Суждениям Л.Н.Толстого о детстве созвучны убеждения Ф.М.Достоевского, в творчестве которого эта тема заняла столь значительное место, как, пожалуй, ни у кого из художников слова XIX века. «...Мы не должны превозноситься над детьми, мы их хуже, - убежденно говорил Достоевский. - И если мы учим их чему-нибудь, чтоб сделать их лучшими, то и они нас учат многому и тоже делают нас лучшими уже одним только нашим соприкосновением с ними. Они очеловечивают нашу душу одним только своим появлением между нами» (59, т.22,68-69).

Эти мысли из «Дневника писателя» получили свое развитие в художественных образах на страницах многих произведений великого писателя. Вспомним рассказ князя Мышкина из его швейцарской жизни -историю несчастной Мари. Поцелуй князя, его жалость и любовь к бедной девушке, на которую «все кругом смотрели... как на гадину» (59, т.8, 59), находят такой живой отклик в детской душе, что они, эти доверчивые «птички» («Я потому их птичками зову, - говорит князь, - что лучше птички ничего нет на свете») своим деятельным участием в судьбе затравленного существа останавливают зло, жестокость, несправедливость деревенских

жителей, пробуждают в их сердцах сочувствие и сострадание. Именно благодаря детям, их «деликатным и нежным... маленьким сердцам» (59, т.8, 62) происходит очищение и возрождение взрослых. «Через детей душа лечится», - говорит герой «Идиота». Эта мысль станет главной и в «Униженных и оскорбленных», и в «Сне смешного человека», и в «Мужике Марее».

Исследователи творчества великого художника издавна испытывали потребность в осмыслении его взглядов и представлений, связанных с темой детства. «В своем учении о детях («дети до семи лет - существа особого рода»), - замечает русский философ В.В.Зеньковский, -Достоевский возвышается до чисто евангельского любования красотой детской души. «Смеющийся и веселящийся ребенок, - читаем мы в одном месте в «Подростке», - это луч из рая, это откровение из будущего, когда человек станет так же чист и прост душой, как дитя» (191, 225).
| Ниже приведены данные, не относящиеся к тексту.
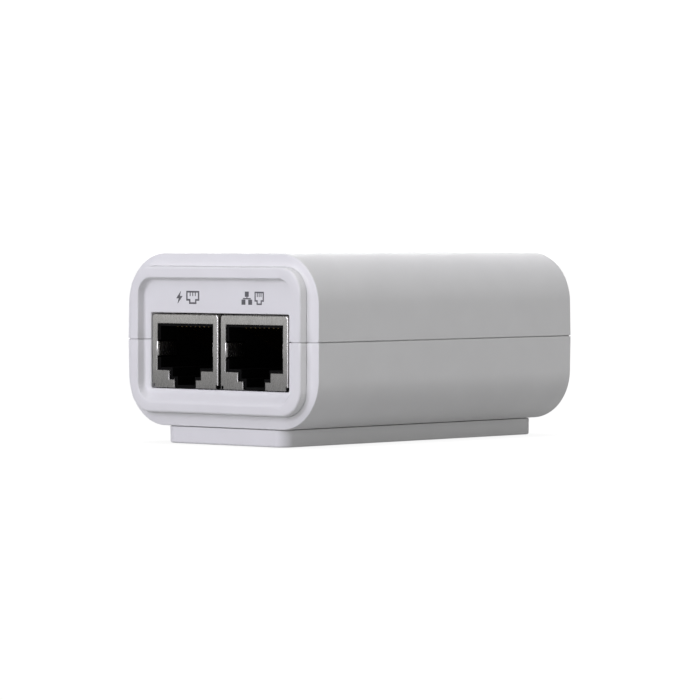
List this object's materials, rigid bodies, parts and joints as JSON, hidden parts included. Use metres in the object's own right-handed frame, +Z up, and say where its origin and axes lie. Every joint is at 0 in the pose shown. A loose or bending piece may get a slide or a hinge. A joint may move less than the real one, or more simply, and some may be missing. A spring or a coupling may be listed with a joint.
{
  "type": "poe injector",
  "caption": "Power injector: a split plastic casing on a slide-on wall bracket, shielded modular jacks at one end and a mains inlet at the other.",
  "frame": {"origin": "centre of the part's footprint, on the plane of the bracket's underside, which is the wall or table face", "axes": "+Z up out of the wall or table, -Y towards the jack end, +Y towards the mains inlet, +X to the right when facing the jacks"},
  "size_m": [0.043, 0.0684, 0.0314],
  "materials": {
    "casing_white": "fine-textured moulded ABS",
    "bracket_white": "fine-textured moulded ABS",
    "shield_nickel": "satin nickel plate",
    "jack_black": "moulded, slightly satin",
    "contact_gold": "gold plate",
    "screw_steel": "zinc plate",
    "inlet_black": "moulded, satin",
    "pin_nickel": "nickel plate",
    "lens_clear": "clear, polished",
    "led_green": "diffused epoxy",
    "board_green": "solder mask",
    "fuse_green": "lacquer",
    "thermistor_olive": "dipped lacquer",
    "film_yellow": "moulded box",
    "ferrite": "sintered ferrite",
    "copper_wire": "enamelled copper",
    "package_black": "epoxy package",
    "can_blue": "shrink sleeve",
    "sink_aluminium": "mill finish",
    "bobbin_black": "moulded phenolic",
    "winding_tape": "polyester tape",
    "disc_blue": "dipped lacquer",
    "opto_cream": "epoxy package",
    "chip_brown": "chip body"
  },
  "bodies": {
    "adapter": {"upper_shell": "casing_white", "lower_shell": "casing_white", "case_screws": "screw_steel", "poe_jack_shield": "shield_nickel", "lan_jack_shield": "shield_nickel", "poe_jack_housing": "jack_black", "lan_jack_housing": "jack_black", "poe_contact_roots": "contact_gold", "lan_contact_roots": "contact_gold", "mains_inlet": "inlet_black", "inlet_pins": "pin_nickel", "light_pipe": "lens_clear", "power_led": "led_green", "main_board": "board_green", "fuse": "fuse_green", "inrush_thermistor": "thermistor_olive", "x_capacitor": "film_yellow", "emi_choke_core": "ferrite", "emi_choke_windings": "copper_wire", "bridge_rectifier": "package_black", "bulk_capacitor": "can_blue", "power_switch": "package_black", "heat_sink": "sink_aluminium", "heat_sink_screw": "screw_steel", "heat_sink_nut": "screw_steel", "controller_chip": "package_black", "transformer_core": "ferrite", "transformer_bobbin": "bobbin_black", "transformer_winding": "winding_tape", "y_capacitor": "disc_blue", "optocoupler": "opto_cream", "output_diode": "package_black", "output_capacitors": "can_blue", "output_choke_core": "ferrite", "output_choke_winding": "copper_wire", "surface_parts": "chip_brown"},
    "bracket": {"mount_bracket": "bracket_white"},
    "poe_contacts": {"poe_contact_arms": "contact_gold"},
    "lan_contacts": {"lan_contact_arms": "contact_gold"}
  },
  "joints": [
    {"name": "bracket_slide", "type": "slide", "parent": "adapter", "child": "bracket", "axis": [0, 1, 0], "range_m": [0, 0.057]},
    {"name": "poe_contact_spring", "type": "hinge", "parent": "adapter", "child": "poe_contacts", "pos_m": [-0.0078, -0.0303, 0.01965], "axis": [1, 0, 0], "range_deg": [0, 12], "stiffness_Nm_per_rad": 0.1},
    {"name": "lan_contact_spring", "type": "hinge", "parent": "adapter", "child": "lan_contacts", "pos_m": [0.0078, -0.0303, 0.01965], "axis": [1, 0, 0], "range_deg": [0, 12], "stiffness_Nm_per_rad": 0.1}
  ]
}
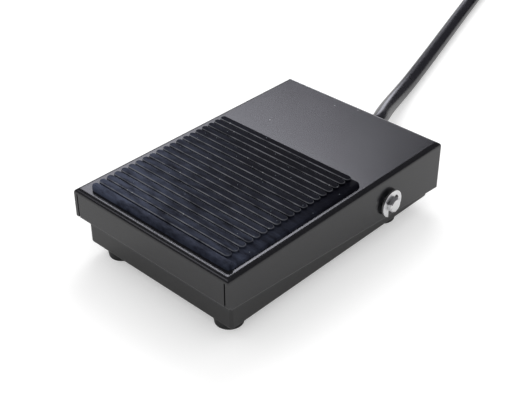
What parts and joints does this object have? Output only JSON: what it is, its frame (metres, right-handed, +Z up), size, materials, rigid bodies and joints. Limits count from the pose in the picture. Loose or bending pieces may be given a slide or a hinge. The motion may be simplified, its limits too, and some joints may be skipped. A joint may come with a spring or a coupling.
{
  "type": "industrial foot switch",
  "caption": "Momentary foot switch: sheet-metal pedal cover with ribbed rubber tread, tipping on a cross pin over a tray that holds a snap-action switch and spring, with a trailing cord.",
  "frame": {"origin": "on the floor under the middle of the pedal cover", "axes": "+Z up, +Y from the toe end to the cord end, +X to the right of the cover seen from the toe end"},
  "size_m": [0.1112, 0.3657, 0.0273],
  "materials": {
    "cover_paint": "satin black powder coat",
    "tray_paint": "satin black powder coat",
    "tread_rubber": "moulded ribbed rubber, slightly glossy",
    "black_rubber": "plain moulded rubber",
    "zinc_steel": "bright zinc plate",
    "spring_steel": "bright drawn wire and strip",
    "terminal_brass": "tinned brass blades",
    "nylon": "natural nylon",
    "switch_plastic": "moulded thermoset",
    "plunger_plastic": "red moulded plunger",
    "cord_jacket": "black vinyl jacket",
    "lead_black": "vinyl insulation",
    "lead_red": "vinyl insulation",
    "lead_white": "vinyl insulation"
  },
  "bodies": {
    "base": {"base_tray": "tray_paint", "hinge_pin": "zinc_steel", "clip_left": "zinc_steel", "clip_right": "zinc_steel", "hinge_washers": "nylon", "return_spring": "spring_steel", "spring_seat": "zinc_steel", "travel_stops": "black_rubber", "switch_case": "switch_plastic", "switch_cap": "switch_plastic", "switch_terminals": "terminal_brass", "switch_bracket": "zinc_steel", "switch_screws": "zinc_steel", "switch_nuts": "zinc_steel", "bracket_screws": "zinc_steel", "bracket_nuts": "zinc_steel", "rubber_feet": "black_rubber", "cord_relief": "black_rubber", "cord_inlet": "cord_jacket", "cord_clamp": "zinc_steel", "clamp_screw": "zinc_steel", "lead_common": "lead_black", "lead_open": "lead_red", "lead_closed": "lead_white", "cord_tube": "cord_jacket", "cord_coil": "cord_jacket", "cord_tail": "cord_jacket", "cord_ends": "lead_white", "cord_tie": "cord_jacket"},
    "pedal": {"pedal_cover": "cover_paint", "tread_pad": "tread_rubber", "actuator_stud": "zinc_steel", "spring_guide": "zinc_steel"},
    "lever": {"switch_lever": "spring_steel"},
    "plunger": {"switch_plunger": "plunger_plastic"}
  },
  "joints": [
    {"name": "pedal_press", "type": "hinge", "parent": "base", "child": "pedal", "pos_m": [0, 0.0227, 0.0151], "axis": [1, 0, 0], "range_deg": [0, 4], "stiffness_Nm_per_rad": 3.7, "springref_deg": -13.92, "deforming": ["return_spring"]},
    {"name": "lever_swing", "type": "hinge", "parent": "base", "child": "lever", "pos_m": [0, 0.0056, 0.0177], "axis": [1, 0, 0], "range_deg": [0, 8.6]},
    {"name": "plunger_travel", "type": "slide", "parent": "base", "child": "plunger", "axis": [0, 0, -1], "range_m": [0, 0.0009]}
  ],
  "couplings": [
    {"joint": "lever_swing", "follows": "pedal_press", "ratio": 2.048},
    {"joint": "plunger_travel", "follows": "pedal_press", "m_per_rad": 0.010686}
  ]
}
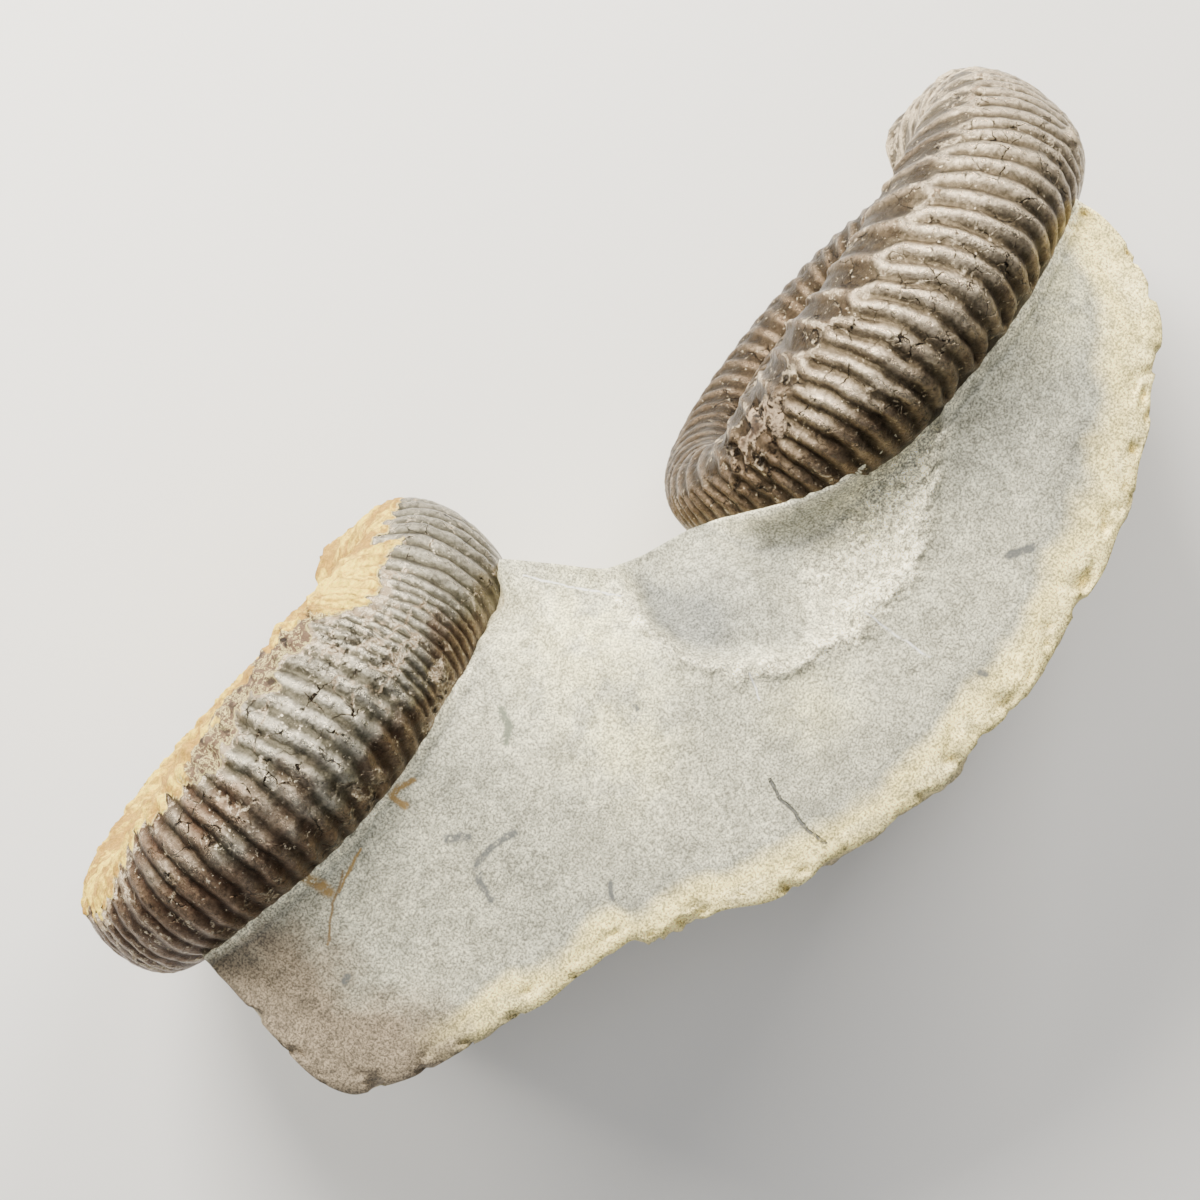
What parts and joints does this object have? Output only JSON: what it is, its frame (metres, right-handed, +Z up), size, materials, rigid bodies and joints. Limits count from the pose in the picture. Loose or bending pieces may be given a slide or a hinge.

Достоевский был убежден в природной чистоте детской души, отвергая представления, в которых главный акцент делался на детской порочности (позднее такой взгляд был выражен в работах З.Фрейда). Русский писатель отстаивал свою точку зрения в многочисленных публицистических выступлениях и на страницах художественных произведений. Дитя, по мнению писателя, - «создание, имеющее ангельский лик, несравненно чистейшее и безгрешнейшее», (59, т.22, 67), чем взрослый человек. Если и допустимо, с точки зрения Достоевского, говорить о каких-то «пороках» детей (слово это применительно к детству писатель всегда брал в кавычки), то следует учитывать то обстоятельство, что дети даже и не осознают их, как таковые. Исходя из своих убеждений в высшем предназначении детства в судьбе человечества, Ф.М.Достоевский считал необходимым формировать в общественном сознании особое отношение к детям: «..Гмы их должны уважать и подходить к ним с уважением к их лику ангельскому

(хотя бы и имели их научить чему), к их невинности, даже и при порочной какой-нибудь в них привычке, к их безответственности и к трогательной их беззащитности» (59, т.22,69).
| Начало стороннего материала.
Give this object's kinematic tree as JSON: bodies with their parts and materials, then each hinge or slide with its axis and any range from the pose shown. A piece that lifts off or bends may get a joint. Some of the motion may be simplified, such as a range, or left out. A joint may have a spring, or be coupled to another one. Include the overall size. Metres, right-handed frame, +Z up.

Еще один важный аспект в изображении детства в творчестве Ф.М.Достоевского, созвучный гуманистической озабоченности всей русской литературы - страстный протест против детских страданий, отказ миру в праве на существование, если в нем возможна та «слезинка одного только замученного ребенка», которая приводит героя Ф.М.Достоевского к бунту поистине космического масштаба. Но ведь это бунт прежде всего и самого художника, первоначально вылившийся гневным обличением виновников детских мучений в «Дневнике писателя». Его «фактики», «анекдотики», «картинки» о физическом истязании, нравственном оскорблении детей («По поводу дела Кронеберга», «Дело родителей Джунковских с родными детьми», «Именинник», «Среда» и т.д.) -свидетельства анормальности общественной и семейной жизни русского общества, «ленивого, неумелого и бессердечного отношения отцов к детям» (59, т.25, 183), отношения, лишенного любви - самого главного, что необходимо этим «крошечным созданиям божьим» (59, т.22, 62). «А знаете ли вы, что такое оскорбить ребенка? - с болью и мукой сердечной спрашивает Достоевский. - Видали ли вы или слыхали ли о мучимых маленьких детях, ну хоть о сиротах в иных чужих злых семьях? Видали ли вы, когда ребенок забьется в угол, чтоб его не видали, и плачет там, ломая ручки (да, ломая руки, я это сам видел) - и ударяя себя крошечным кулачонком в грудь, не зная сам, что он делает, не понимая хорошо ни вины своей, ни за что его мучают, но слишком чувствуя, что его не любят» (59, т.22, 69). Дети - страдальцы и жертвы несправедливости, «капризного эгоизма» взрослых, их «ленивых сердец» (59, т.25, 185), бесконечных злоупотреблений родителей своей властью, пренебрежения своим долгом.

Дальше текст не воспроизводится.